En la pretensión de trascendencia espiritual y en la ampliación de este utilitarismo se funda la particularidad de las concepciones filosóficas de Huxley. Aquí ha de encontrarse, también, la oposición radical del pensador con la sociedad de su tiempo y con lo que este proyectaba como un destino próximo para la humanidad, si antes ‒vía la guerra nuclear‒ ésta no era despedazada de manera definitiva. Es así como, del mismo modo, el “mundo feliz” de Huxley se encuentra con la utopía, y con la comprobación del inquietante epígrafe incluido al principio de la obra por el literato inglés del pensador ruso Nicolás Berdiaev: las utopías son realizables. La historia nos permite confirmar cómo las Revoluciones, además de posibles, son de hecho reales. Y en esta posibilidad (y en esta emergencia alarmante de la actualidad) el afán de trascendencia, conjuntamente con el utilitarismo ampliado por la inclusión del desarrollo de la espiritualidad, es obstruido y completamente escamoteado.

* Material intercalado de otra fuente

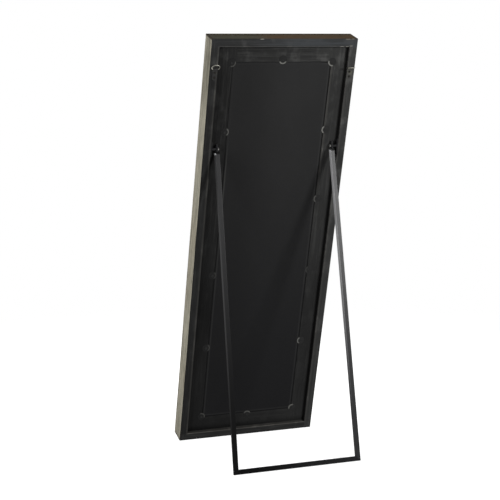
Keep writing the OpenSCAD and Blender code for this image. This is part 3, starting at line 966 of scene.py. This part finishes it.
class TALLMIRROR_OT_outer_rails(bpy.types.Operator):
    """Weathers the four mitred outer rails and paints their backs"""

    bl_idname = "tall_mirror.outer_rails"
    bl_label = "Outer rails"

    def execute(self, context):
        upright = board_material("upright_rail_wood", True, 0.37)
        dress(["left_outer_rail", "right_outer_rail"], upright)
        top = board_material("top_rail_wood", False, 0.11, brown_at=0.09)
        dress(["top_outer_rail"], top)
        bottom = board_material("bottom_rail_wood", False, 0.83)
        dress(["bottom_outer_rail"], bottom)
        return {"FINISHED"}


class TALLMIRROR_OT_face_boards(bpy.types.Operator):
    """Weathers the stepped face boards and paints their backs"""

    bl_idname = "tall_mirror.face_boards"
    bl_label = "Face boards"

    def execute(self, context):
        seeds = {"left": 1.21, "right": 2.05, "top": 3.3, "bottom": 4.6}
        for place, seed in seeds.items():
            wood = board_material(f"{place}_board_wood", place in ("left", "right"), seed)
            dress([f"{place}_face_board"], wood)
        return {"FINISHED"}


class TALLMIRROR_OT_glass_and_backing(bpy.types.Operator):
    """Silvers the glass and blackens the sheet behind it"""

    bl_idname = "tall_mirror.glass_and_backing"
    bl_label = "Glass and backing"

    def execute(self, context):
        dress(["mirror_glass"], mirror_material())
        dress(["backing_board"], backing_material())
        return {"FINISHED"}


class TALLMIRROR_OT_retainers(bpy.types.Operator):
    """Makes the pressed washers that hold the glass, with their screws"""

    bl_idname = "tall_mirror.retainers"
    bl_label = "Retaining washers"

    def execute(self, context):
        make_washers("rolled_washers", "retaining_washers", washer_material())
        heads = painted_head_material()
        make_screws("washer_screws", "retaining_screws", lambda points: OUTWARD, heads)
        return {"FINISHED"}


class TALLMIRROR_OT_hangers(bpy.types.Operator):
    """Plates the hanging straps and rings, and makes their screws"""

    bl_idname = "tall_mirror.hangers"
    bl_label = "Hangers"

    def execute(self, context):
        look = settings("metal")
        dress(["left_hanger_strap", "right_hanger_strap"], strap_material())
        nickel = bare_metal("ring_nickel", look.nickel, 0.75, 0.22, 0.00006)
        dress(["left_hanger_ring", "right_hanger_ring"], nickel)
        dull = bare_metal("hanger_screw_dull", look.dull, 0.75, 0.5, 0.0001)
        make_screws("strap_screws", "hanger_screws", lambda points: OUTWARD, dull)
        return {"FINISHED"}


class TALLMIRROR_OT_pivots(bpy.types.Operator):
    """Finishes the pivots: plates, sleeves, washers, bolts and plate screws"""

    bl_idname = "tall_mirror.pivots"
    bl_label = "Pivots"

    def execute(self, context):
        look = settings("metal")
        dark = bare_metal("pivot_bolt_dark", look.oiled, 0.6, 0.34, 0.0001)
        dress(["left_pivot_bolt", "right_pivot_bolt"], dark)
        coat = sooty_material()
        plates = ["left_pivot_plate", "right_pivot_plate", "pivot_sleeves", "pivot_washers"]
        dress(plates, coat)

        def inwards(points):
            return Vector((-math.copysign(1, sum(p.x for p in points)), 0, 0))

        make_screws("plate_screws", "pivot_plate_screws", inwards, coat)
        return {"FINISHED"}


class TALLMIRROR_OT_stand(bpy.types.Operator):
    """Coats the U-shaped stand and its tongues"""

    bl_idname = "tall_mirror.stand"
    bl_label = "Stand"

    def execute(self, context):
        # The last number sets the painted highlight down one side of each leg.
        dress(["left_leg"], steel_material("left_leg_black", 0.27, "left_leg", 0.9))
        dress(["right_leg"], steel_material("right_leg_black", 0.37, "right_leg", 0.08))
        dress(["cross_bar"], steel_material("cross_bar_black", 0.06))
        dress(["left_leg_tongue", "right_leg_tongue"], sooty_material())
        return {"FINISHED"}


class TALLMIRROR_OT_stage(bpy.types.Operator):
    """Sets up the camera, the pale floor and the lamps"""

    bl_idname = "tall_mirror.stage"
    bl_label = "Stage"

    def execute(self, context):
        setup = settings("stage")
        make_camera(setup)
        make_floor(setup)
        key = make_lamp("key_lamp", (-2.55, 3.95, 2.1), (0, 0.1, 0.95), 0.9, 0.9, setup.key)
        key.visible_glossy = True
        make_lamp("side_lamp", (2.9, 1.5, 1.35), (0, 0.1, 0.9), 1.5, 1.9, setup.fill)
        make_lamp("front_lamp", (0.6, -3.4, 2.2), (0, 0, 0.9), 2.4, 2.4, setup.front)
        make_lamp("top_lamp", (0.0, 0.4, 4.2), (0, 0.1, 0.6), 3.0, 3.0, setup.over)
        make_sky(setup)
        return {"FINISHED"}


def make_camera(setup):
    """The camera at the photograph's place."""
    level = Vector((-math.sin(setup.yaw), -math.cos(setup.yaw), 0))
    ahead = level * math.cos(setup.pitch) - Vector((0, 0, math.sin(setup.pitch)))
    right = ahead.cross(Vector((0, 0, 1))).normalized()
    down = ahead.cross(right)
    side = right * math.cos(setup.roll) + down * math.sin(setup.roll)
    below = down * math.cos(setup.roll) - right * math.sin(setup.roll)
    data = bpy.data.cameras.new("studio_camera")
    data.lens = setup.lens
    data.sensor_width = 36
    data.clip_start = 0.1
    data.clip_end = 60
    camera = add_object("studio_camera", data)
    turn = Matrix((side, -below, -ahead)).transposed().to_4x4()
    camera.matrix_world = Matrix.Translation(Vector(setup.place)) @ turn
    bpy.context.scene.camera = camera


def make_lamp(name, place, target, width, height, power):
    """A soft rectangular lamp aimed at a point."""
    data = bpy.data.lights.new(name, "AREA")
    data.shape = "RECTANGLE"
    data.size = width
    data.size_y = height
    data.energy = power
    lamp = add_object(name, data)
    lamp.location = place
    lamp.rotation_euler = (Vector(target) - Vector(place)).to_track_quat("-Z", "Y").to_euler()
    lamp.visible_camera = False
    lamp.visible_glossy = False
    return lamp


def seen(finish):
    """1 for rays from the camera, from gloss and through glass, and 0 for light that bounces."""
    rays = finish.node("ShaderNodeLightPath", {}, {}).socket.node.outputs
    kinds = ("Camera", "Glossy", "Transmission")
    camera, gloss, glass = [Wire(finish, rays[f"Is {kind} Ray"]) for kind in kinds]
    return (camera + gloss + glass).least(1.0)


def make_floor(setup):
    """A pale round floor that fades into the white background and keeps the object's shadow."""
    work = bmesh.new()
    bmesh.ops.create_circle(work, cap_ends=True, segments=96, radius=setup.radius)
    mesh = bpy.data.meshes.new("studio_floor")
    work.to_mesh(mesh)
    work.free()
    finish = Finish("floor_pale")
    x, y, _ = finish.split(finish.place())
    level = finish.join(x, y, 0.0)
    away = finish.node("ShaderNodeVectorMath", {"operation": "LENGTH"}, {0: level}, "Value")
    shown = seen(finish)
    pale = finish.node("ShaderNodeBsdfDiffuse", {}, {"Color": linear(setup.floor)})
    light = {"Color": (1, 1, 1, 1), "Strength": shown * setup.glow}
    glow = finish.node("ShaderNodeEmission", {}, light)
    solid = finish.node("ShaderNodeAddShader", {}, {0: pale, 1: glow})
    clear = finish.node("ShaderNodeBsdfTransparent", {}, {})
    fade = away.ease(setup.radius * 0.28, setup.radius * 0.8)
    both = finish.node("ShaderNodeMixShader", {}, {0: fade, 1: solid, 2: clear})
    mesh.materials.append(finish.end(both))
    floor = add_object("studio_floor", mesh)


def make_sky(setup):
    """White to the camera, and a soft even light on the object."""
    sky = Finish("studio_sky", "worlds")
    strength = setup.sky + seen(sky) * (1 - setup.sky)
    glow = sky.node("ShaderNodeBackground", {}, {"Color": (1, 1, 1, 1), "Strength": strength})
    bpy.context.scene.world = sky.end(glow, "ShaderNodeOutputWorld")


OPERATORS = (
    TALLMIRROR_OT_outer_rails,
    TALLMIRROR_OT_face_boards,
    TALLMIRROR_OT_glass_and_backing,
    TALLMIRROR_OT_retainers,
    TALLMIRROR_OT_hangers,
    TALLMIRROR_OT_pivots,
    TALLMIRROR_OT_stand,
    TALLMIRROR_OT_stage,
)


class TALLMIRROR_PT_panel(bpy.types.Panel):
    """Lists the steps and their settings."""

    bl_label = "Leaning mirror"
    bl_idname = "TALLMIRROR_PT_panel"
    bl_space_type = "VIEW_3D"
    bl_region_type = "UI"
    bl_category = "Mirror"

    def draw(self, context):
        for operator in OPERATORS:
            self.layout.operator(operator.bl_idname)
        for name, group in GROUPS.items():
            box = self.layout.box()
            box.label(text=group.__doc__)
            for key in group.__annotations__:
                box.prop(settings(name), key)


def register():
    """Adds the settings, the steps and the panel."""
    for name, group in GROUPS.items():
        bpy.utils.register_class(group)
        setattr(bpy.types.Scene, "mirror_" + name, bpy.props.PointerProperty(type=group))
    for operator in OPERATORS:
        bpy.utils.register_class(operator)
    bpy.utils.register_class(TALLMIRROR_PT_panel)


def unregister():
    """Takes them away again."""
    bpy.utils.unregister_class(TALLMIRROR_PT_panel)
    for operator in reversed(OPERATORS):
        bpy.utils.unregister_class(operator)
    for name, group in reversed(GROUPS.items()):
        delattr(bpy.types.Scene, "mirror_" + name)
        bpy.utils.unregister_class(group)


def main():
    """Runs every step."""
    register()
    bpy.context.scene.view_settings.view_transform = "Standard"
    bpy.ops.tall_mirror.outer_rails()
    bpy.ops.tall_mirror.face_boards()
    bpy.ops.tall_mirror.glass_and_backing()
    bpy.ops.tall_mirror.retainers()
    bpy.ops.tall_mirror.hangers()
    bpy.ops.tall_mirror.pivots()
    bpy.ops.tall_mirror.stand()
    bpy.ops.tall_mirror.stage()


if __name__ == "__main__":
    main()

En virtud de estas reflexiones, el escritor-filósofo nos permite vislumbrar, desde una perspectiva mucho más profunda (y, en términos prácticos, muchas veces antitética), el fenómeno revolucionario. Estas expresiones, contenidas en el Prólogo tardío de Huxley, nos permitirán comprender algo más del universo de Un mundo feliz y de las reacciones ambiguas (mezcla compleja de encono, desprecio, impresión de ingenuidad, vértigo ante el vacío de realidad y algo así como una inquietante sensación familiar…) que a nosotros nos producen sus “extraños” habitantes de un futuro demasiado cercano. Las expresiones de Huxley, al mismo tiempo, nos permitirán comprender algo más de la psicología, los impulsos, la sed de sangre, los movimientos de masas, la colectividad, la racionalidad, la revolución y la historia; todos ellos fenómenos humanos que el pensamiento del autor inglés sabe encubrir dramáticamente en un relato de una proximidad perturbadora:

El cambio realmente revolucionario deberá lograrse, no en el mundo externo, sino en el interior de los seres humanos. Viviendo como vivió en un período revolucionario, el marqués de Sade se valió con gran naturalidad de esta teoría de las revoluciones con el fin de racionalizar su forma peculiar de insanía. Robespierre logró la forma más superficial de revolución: la política […]. Entre sadismo y revolución realmente revolucionaria no hay, naturalmente, una conexión necesaria o inevitable. Sade era un loco, y la meta más o menos consciente de su revolución eran el caos y la destrucción universales. Las personas que gobiernan en El mundo feliz pueden no ser cuerdas, si consideramos el sentido absoluto del término, el sentido absoluto de la palabra, pero no son locos de atar, y su meta no es la anarquía, sino la estabilidad social. Para lograr esta estabilidad llevan a cabo, por medios científicos, la revolución final, personal, realmente revolucionaria[5].



[1] Huxley, A., Un mundo feliz, Trad. de Ramón Hernández, Buenos Aires, De Bolsillo, 2013, p. 198.
[2] Huxley, Op. Cit., p. 188.
[3] Huxley, A., “Prólogo” en Op. Cit., p. 10.
[4] Huxley, “Prólogo”, Op. Cit., pp. 10-11.
[5] Huxley, “Prólogo”, Op. Cit., p. 12.